The problem — Verbatim output of all the material below is required.
--- Record list ---
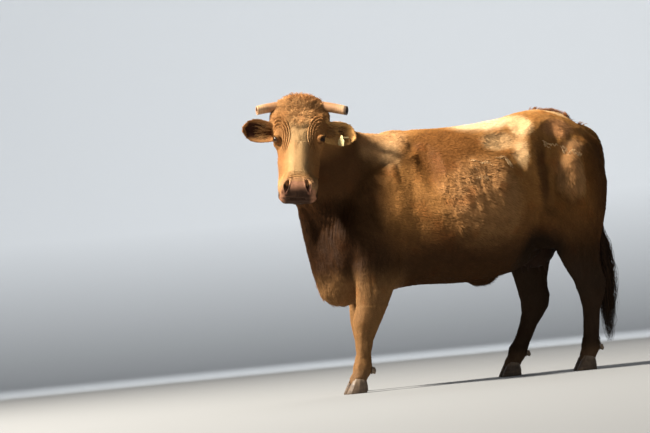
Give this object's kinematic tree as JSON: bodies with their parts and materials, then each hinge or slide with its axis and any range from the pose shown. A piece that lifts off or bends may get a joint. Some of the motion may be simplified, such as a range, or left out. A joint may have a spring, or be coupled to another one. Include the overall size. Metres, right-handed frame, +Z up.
{
  "type": "cow",
  "caption": "Life-size standing beef cow that looks to its left, with short sawn-off horns, a deep brisket and a blank ear tag.",
  "frame": {"origin": "on the floor, under the middle of the model's bounding box", "axes": "+Z up; the cow's body faces -Y; +X is the cow's left side, the side it turns its head to"},
  "size_m": [0.7848, 2.0404, 1.587],
  "materials": {
    "coat": "short golden tan hair over hide",
    "horn": "satin horn, sawn end",
    "hoof": "dull ridged horn",
    "eye": "wet gloss",
    "tail_hair": "long coarse hair",
    "udder_skin": "bare skin with fine hair",
    "tag_plastic": "moulded, blank"
  },
  "bodies": {
    "root": {"claw_fore_left_inner": "hoof", "claw_fore_left_outer": "hoof", "claw_fore_right_inner": "hoof", "claw_fore_right_outer": "hoof", "claw_hind_left_inner": "hoof", "claw_hind_left_outer": "hoof", "claw_hind_right_inner": "hoof", "claw_hind_right_outer": "hoof", "dewclaw_fore_left_inner": "hoof", "dewclaw_fore_left_outer": "hoof", "dewclaw_fore_right_inner": "hoof", "dewclaw_fore_right_outer": "hoof", "dewclaw_hind_left_inner": "hoof", "dewclaw_hind_left_outer": "hoof", "dewclaw_hind_right_inner": "hoof", "dewclaw_hind_right_outer": "hoof", "ear_left": "coat", "ear_right": "coat", "ear_tag": "tag_plastic", "eye_left": "eye", "eye_right": "eye", "foreleg_left": "coat", "foreleg_right": "coat", "head": "coat", "hindleg_left": "coat", "hindleg_right": "coat", "horn_left": "horn", "horn_right": "horn", "neck": "coat", "tail": "coat", "tail_switch": "tail_hair", "trunk": "coat", "udder": "udder_skin"}
  },
  "joints": []
}
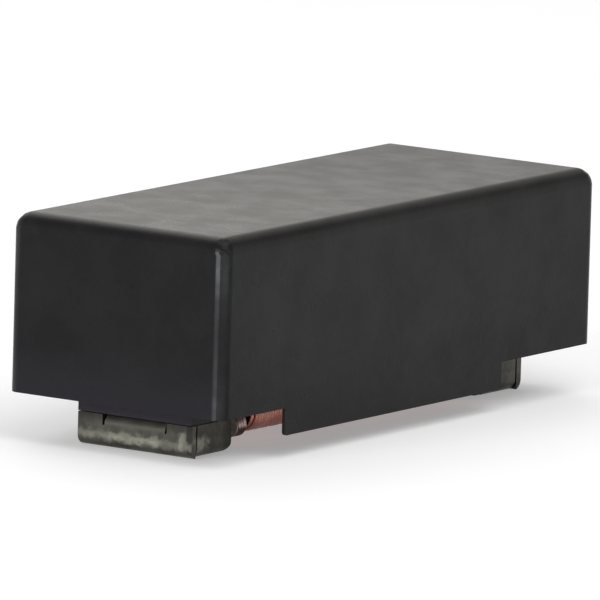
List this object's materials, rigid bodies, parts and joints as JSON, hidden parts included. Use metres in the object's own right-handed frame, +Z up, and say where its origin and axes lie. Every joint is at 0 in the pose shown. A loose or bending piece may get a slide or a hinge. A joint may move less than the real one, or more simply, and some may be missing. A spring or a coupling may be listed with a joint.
{
  "type": "rfid transponder coil",
  "caption": "Low-frequency transponder coil for surface mounting: copper winding on a ferrite bar in a moulded bobbin, folded tinned end terminals and a black protective cap.",
  "frame": {"origin": "on the solder plane, under the middle of the cap", "axes": "+X along the coil towards the finish terminal, +Y across it, +Z up from the board"},
  "size_m": [0.0082, 0.0032, 0.0028],
  "materials": {
    "cap_plastic": "fine moulded matte black",
    "bobbin_plastic": "moulded matte black",
    "ferrite": "sintered dark grey",
    "copper_wire": "enamelled copper",
    "tinned_sheet": "dull tin plate",
    "solder": "satin solder",
    "adhesive": "cured amber resin"
  },
  "bodies": {
    "root": {"cap": "cap_plastic", "bobbin": "bobbin_plastic", "core": "ferrite", "winding": "copper_wire", "start_terminal": "tinned_sheet", "finish_terminal": "tinned_sheet", "start_lead": "copper_wire", "finish_lead": "copper_wire", "start_solder": "solder", "finish_solder": "solder", "start_cap_adhesive": "adhesive", "finish_cap_adhesive": "adhesive", "start_core_adhesive": "adhesive", "finish_core_adhesive": "adhesive"}
  },
  "joints": []
}
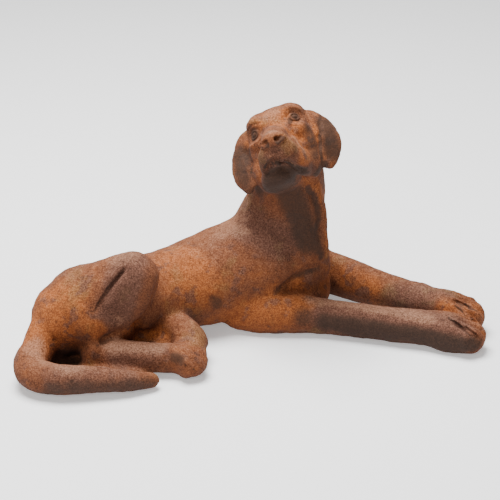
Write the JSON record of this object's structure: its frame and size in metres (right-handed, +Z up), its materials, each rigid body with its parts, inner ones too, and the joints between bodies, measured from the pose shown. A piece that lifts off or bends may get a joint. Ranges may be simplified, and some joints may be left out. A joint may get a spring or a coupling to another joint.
{
  "type": "reclining hound statue",
  "caption": "Life-size cast iron garden statue of a hound lying down with its head raised and turned, forelegs stretched out and tail curled round.",
  "frame": {"origin": "middle of the bounding box's footprint, on the ground under the statue", "axes": "+X from the curled tail towards the forepaws, -Y the side that the hound turns its head to, +Z up"},
  "size_m": [0.92, 0.5462, 0.4632],
  "materials": {
    "iron": "fully rusted and weathered, matt, orange-brown to purple-brown, with dark speckle"
  },
  "bodies": {
    "root": {"reclining_hound": "iron"}
  },
  "joints": []
}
---
Reply —
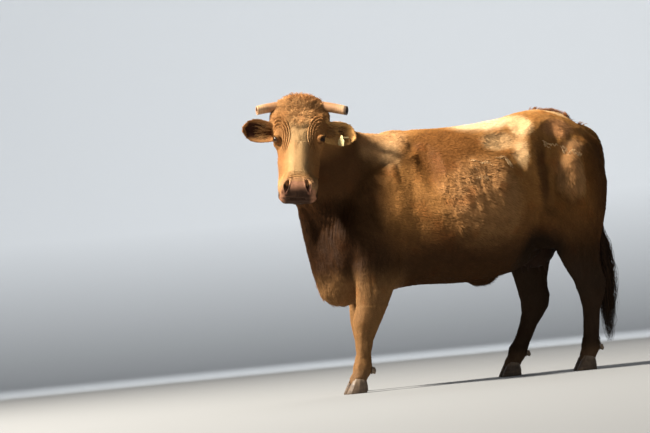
Give this object's kinematic tree as JSON: bodies with their parts and materials, then each hinge or slide with its axis and any range from the pose shown. A piece that lifts off or bends may get a joint. Some of the motion may be simplified, such as a range, or left out. A joint may have a spring, or be coupled to another one. Include the overall size. Metres, right-handed frame, +Z up.
{
  "type": "cow",
  "caption": "Life-size standing beef cow that looks to its left, with short sawn-off horns, a deep brisket and a blank ear tag.",
  "frame": {"origin": "on the floor, under the middle of the model's bounding box", "axes": "+Z up; the cow's body faces -Y; +X is the cow's left side, the side it turns its head to"},
  "size_m": [0.7848, 2.0404, 1.587],
  "materials": {
    "coat": "short golden tan hair over hide",
    "horn": "satin horn, sawn end",
    "hoof": "dull ridged horn",
    "eye": "wet gloss",
    "tail_hair": "long coarse hair",
    "udder_skin": "bare skin with fine hair",
    "tag_plastic": "moulded, blank"
  },
  "bodies": {
    "root": {"claw_fore_left_inner": "hoof", "claw_fore_left_outer": "hoof", "claw_fore_right_inner": "hoof", "claw_fore_right_outer": "hoof", "claw_hind_left_inner": "hoof", "claw_hind_left_outer": "hoof", "claw_hind_right_inner": "hoof", "claw_hind_right_outer": "hoof", "dewclaw_fore_left_inner": "hoof", "dewclaw_fore_left_outer": "hoof", "dewclaw_fore_right_inner": "hoof", "dewclaw_fore_right_outer": "hoof", "dewclaw_hind_left_inner": "hoof", "dewclaw_hind_left_outer": "hoof", "dewclaw_hind_right_inner": "hoof", "dewclaw_hind_right_outer": "hoof", "ear_left": "coat", "ear_right": "coat", "ear_tag": "tag_plastic", "eye_left": "eye", "eye_right": "eye", "foreleg_left": "coat", "foreleg_right": "coat", "head": "coat", "hindleg_left": "coat", "hindleg_right": "coat", "horn_left": "horn", "horn_right": "horn", "neck": "coat", "tail": "coat", "tail_switch": "tail_hair", "trunk": "coat", "udder": "udder_skin"}
  },
  "joints": []
}
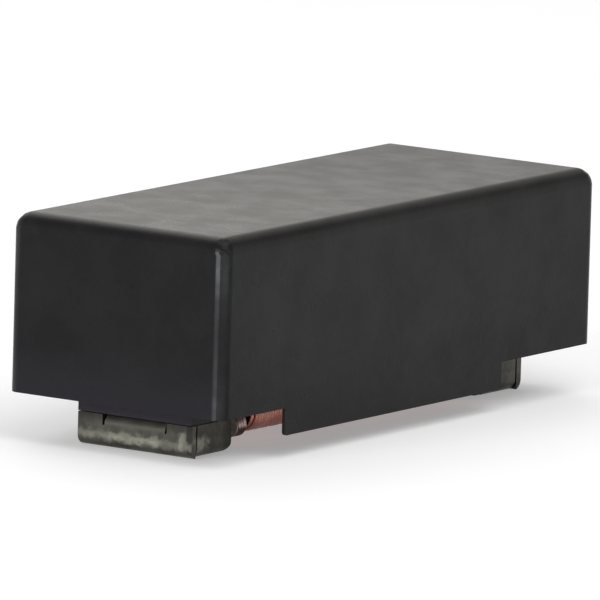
List this object's materials, rigid bodies, parts and joints as JSON, hidden parts included. Use metres in the object's own right-handed frame, +Z up, and say where its origin and axes lie. Every joint is at 0 in the pose shown. A loose or bending piece may get a slide or a hinge. A joint may move less than the real one, or more simply, and some may be missing. A spring or a coupling may be listed with a joint.
{
  "type": "rfid transponder coil",
  "caption": "Low-frequency transponder coil for surface mounting: copper winding on a ferrite bar in a moulded bobbin, folded tinned end terminals and a black protective cap.",
  "frame": {"origin": "on the solder plane, under the middle of the cap", "axes": "+X along the coil towards the finish terminal, +Y across it, +Z up from the board"},
  "size_m": [0.0082, 0.0032, 0.0028],
  "materials": {
    "cap_plastic": "fine moulded matte black",
    "bobbin_plastic": "moulded matte black",
    "ferrite": "sintered dark grey",
    "copper_wire": "enamelled copper",
    "tinned_sheet": "dull tin plate",
    "solder": "satin solder",
    "adhesive": "cured amber resin"
  },
  "bodies": {
    "root": {"cap": "cap_plastic", "bobbin": "bobbin_plastic", "core": "ferrite", "winding": "copper_wire", "start_terminal": "tinned_sheet", "finish_terminal": "tinned_sheet", "start_lead": "copper_wire", "finish_lead": "copper_wire", "start_solder": "solder", "finish_solder": "solder", "start_cap_adhesive": "adhesive", "finish_cap_adhesive": "adhesive", "start_core_adhesive": "adhesive", "finish_core_adhesive": "adhesive"}
  },
  "joints": []
}
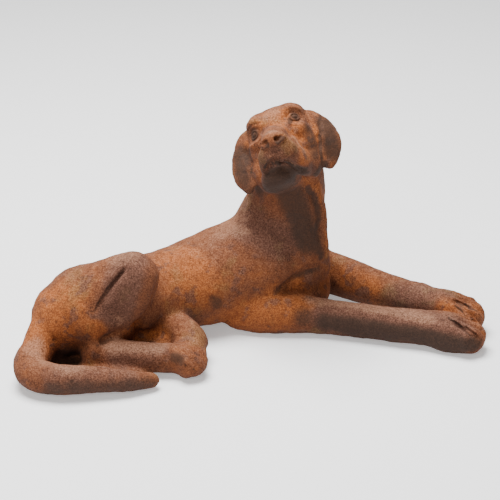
Write the JSON record of this object's structure: its frame and size in metres (right-handed, +Z up), its materials, each rigid body with its parts, inner ones too, and the joints between bodies, measured from the pose shown. A piece that lifts off or bends may get a joint. Ranges may be simplified, and some joints may be left out. A joint may get a spring or a coupling to another joint.
{
  "type": "reclining hound statue",
  "caption": "Life-size cast iron garden statue of a hound lying down with its head raised and turned, forelegs stretched out and tail curled round.",
  "frame": {"origin": "middle of the bounding box's footprint, on the ground under the statue", "axes": "+X from the curled tail towards the forepaws, -Y the side that the hound turns its head to, +Z up"},
  "size_m": [0.92, 0.5462, 0.4632],
  "materials": {
    "iron": "fully rusted and weathered, matt, orange-brown to purple-brown, with dark speckle"
  },
  "bodies": {
    "root": {"reclining_hound": "iron"}
  },
  "joints": []
}